Who created the dataset and on behalf of which entity?

The dataset is created by the Web Automation Research team within Klarna.

Composition

What do the instances that comprise the dataset represent (e.g., documents, photos, people, countries)?

The dataset contains offline copies of publicly available e-commerce product web pages.

How many instances are there in total (of each type, if appropriate)?

The dataset contains 51,701 product pages belonging to 8,175 websites over 8 different markets.

Does the dataset contain all possible instances or is it a sample (not necessarily random) of instances from a larger set?

The dataset is a sample of all existing product pages available in 8 markets. Due to limited resources, the dataset is not representative of the wider set of all possible product web pages you might encounter over the internet since:

What data does each instance consist of?

Each example consists of a MHTML or WebTraversalLibrary (WTL) clone of the loaded page. A screenshot is provided for the examples that render correctly in a mobile browser.

Is there a label or target associated with each instance?

On each page, there are 5 elements of interest: the price of the product, its image, its name and the add-to-cart and go-to-cart buttons (if found). These labels are present in the HTML code as an attribute called klarna-ai-label taking one of the values: Price, Name, Main picture, Add to cart and Cart.

Is any information missing from individual instances?

Some pages might be empty due to errors when loading.

Are relationships between individual instances made explicit (e.g., users’ movie ratings, social network links)?

Yes, pages belonging to the same market appear in the same directory. Pages belonging to the same merchant also appear in the same directory.

Are there recommended data splits (e.g., training, development/validation, testing)?

Yes, the dataset is presented in a pre-made split train/test split (with ratios 0.8, 0.2). The recommended split is done such that no merchant appears in more than 1 set so that no webpage template is present in 2 sets in order to gauge the algorithms' ability to generalise.

Are there any errors, sources of noise, or redundancies in the dataset?

Is the dataset self-contained, or does it link to or otherwise rely on external resources (e.g., websites, tweets, other datasets)?

Yes. The dataset is made available via the Registry of Open Data on AWS.

Does the dataset contain data that might be considered confidential (e.g., data that is protected by legal privilege or by doctorpatient confidentiality, data that includes the content of individuals’ non-public communications)?

No.
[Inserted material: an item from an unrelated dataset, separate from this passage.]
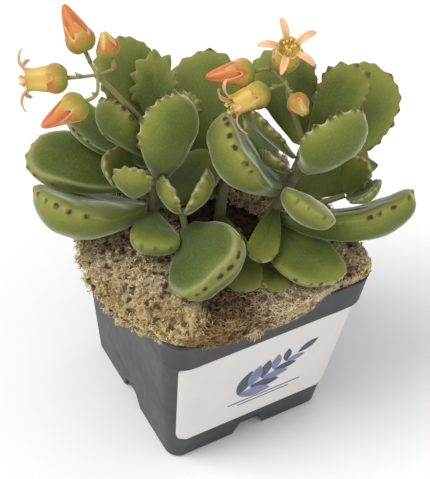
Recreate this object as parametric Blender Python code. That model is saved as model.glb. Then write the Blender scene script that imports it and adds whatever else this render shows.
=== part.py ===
"""Potted cotyledon: a young bear's paw succulent in a square nursery pot.

The pot stands on the floor with its base centre at the origin, its label towards -Y, and +Z up.
Sizes and places are in millimetres and degrees, and MM turns them into Blender's metres.
"""

import math

import bmesh
import bpy
from mathutils import Matrix, Vector

MM = 0.001
CLEARANCE = 0.3            # gap between neighbouring solids

# ---------------------------------------------------------------- driving dimensions: pot
POT_HEIGHT = 83.0
RIM_HALF = 44.5            # half width across the flats at the rim
BASE_HALF = 35.7           # half width across the flats at the base
BAND_HEIGHT = 14.4         # rim band
BAND_STEP = 1.2            # how far the band stands out from the wall
BAND_TAPER = 1.0           # how much narrower the band is at its foot
BAND_CHAMFER = 0.4
RIM_ROUND = 0.5
RIM_CORNER = 9.3
WALL_CORNER = 10.5
BASE_CORNER = 6.0
WALL = 1.5
BASE_EDGE = 1.2
FLOOR = 2.0
CORNER_STEPS = 4

NOTCH_HEIGHT = 9.0
NOTCH_HALF_BOTTOM = 8.2
NOTCH_HALF_TOP = 4.2
NOTCH_DEPTH = 4.0          # how far a drain opening reaches in from the wall
NOTCH_CLEAR = 0.5          # how far the soil stays back from it
NOTCH_OVERSHOOT = 10.0     # how far the cutter passes the wall

LABEL_BOTTOM = 15.3
LABEL_TOP = 67.8
LABEL_THICK = 0.4
LABEL_WRAP = 40.0          # degrees of each corner that the label goes round

SOIL_TOP = 82.7

# ---------------------------------------------------------------- driving dimensions: plant
LEAF_SEGMENTS = 14
LEAF_RINGS = 8
WIDEST = 0.62              # where a leaf is widest, as a share of its length
PETIOLE_WIDTH = 0.15       # half width of a leaf's foot, as a share of its width
PETIOLE_THICK = 0.36       # thickness of a leaf's foot, as a share of its thickness
FOOT_LEAN = 0.25           # how much of that thickness a steep leaf's foot stands off the bark
FOOT_ROUND = 0.06          # share of a leaf's length over which its foot rounds off
BULGE = 1.5                # how late a leaf broadens from its foot
BLUNTNESS = 2.6            # how square a leaf's end is
INNER_SHARE = 0.42         # share of the thickness above the leaf's middle plane
INNER_FLAT = 3.2           # how flat the inner face is
INNER_DISH = 0.1           # how far the inner face dips along its middle
OUTER_ROUND = 2.2          # how round the outer face is

# A stem is its points from the soil up, as (x, y, z), and its diameter.
STEMS = {
    "stem_left": ([(-22, 15, 83), (-22, 15, 100), (-21, 16, 114), (-20, 17, 127)], 4.6),
    "stem_right": ([(15, -7, 83), (15, -7, 87), (19, -8, 98), (24, -9, 112), (27, -10, 127)], 4.6),
    "stem_centre": ([(3, 6, 83), (3, 6, 92), (4, 7, 102)], 4.2),
    "stem_front": ([(-15, -2, 83), (-15, -2, 86), (-16, -1, 93), (-17, 2, 102)], 2.8),
    "twig_left": ([(-25.2, 14.5, 102), (-29, 13, 105), (-32, 11, 109)], 2.4),
    "twig_right": ([(22.8, -10, 99.5), (32, -15, 100), (42, -19, 104)], 2.4),
}

# The sizes that leaves grow to: length, width, thickness, and how far the leaf curls up over its length.
LEAF_SIZES = {
    "plump": (40, 28, 14, 28),
    "fat": (36, 31, 15, 0),
    "round": (38, 29, 8, 0),
    "oval": (36, 25, 11, 10),
    "broad": (48, 28, 8, 10),
    "thick": (45, 28, 11, 8),
    "slim": (36, 18, 6.5, 5),
    "tongue": (36, 14, 5, 0),
    "finger": (55, 22, 14, 56),
    "young": (18, 13.5, 6, 20),
}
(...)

Dataset contains only publicly available webpages.

Collection Process

How was the data associated with each instance acquired?

The data was directly observable.

If the dataset is a sample from a larger set, what was the sampling strategy (e.g., deterministic, probabilistic with specific sampling probabilities)?

The sampling strategy was deterministic for merchants - the product pages were sampled curated by the analysts labelling the pages with a bias towards pages corresponding to product that did not require configuring (e.g. one-size fits all, default size selection etc.).

Over what timeframe was the data collected?

The data instances in the dataset were collected between 2018 and 2019.

Preprocessing

Was any preprocessing/cleaning/labeling of the data done (e.g., discretization or bucketing, tokenization, part-of-speech tagging, SIFT feature extraction, removal of instances, processing of missing values)?

In the case of the MHTML dataset, no. For the dataset in the WTL, the element metadata additionally contains the local node text, extracted from the source HTML. The screenshots were manually reviewed and instances of pages not rendered correctly (e.g., where overlays, menus, or cookie dialog covered product information) were removed.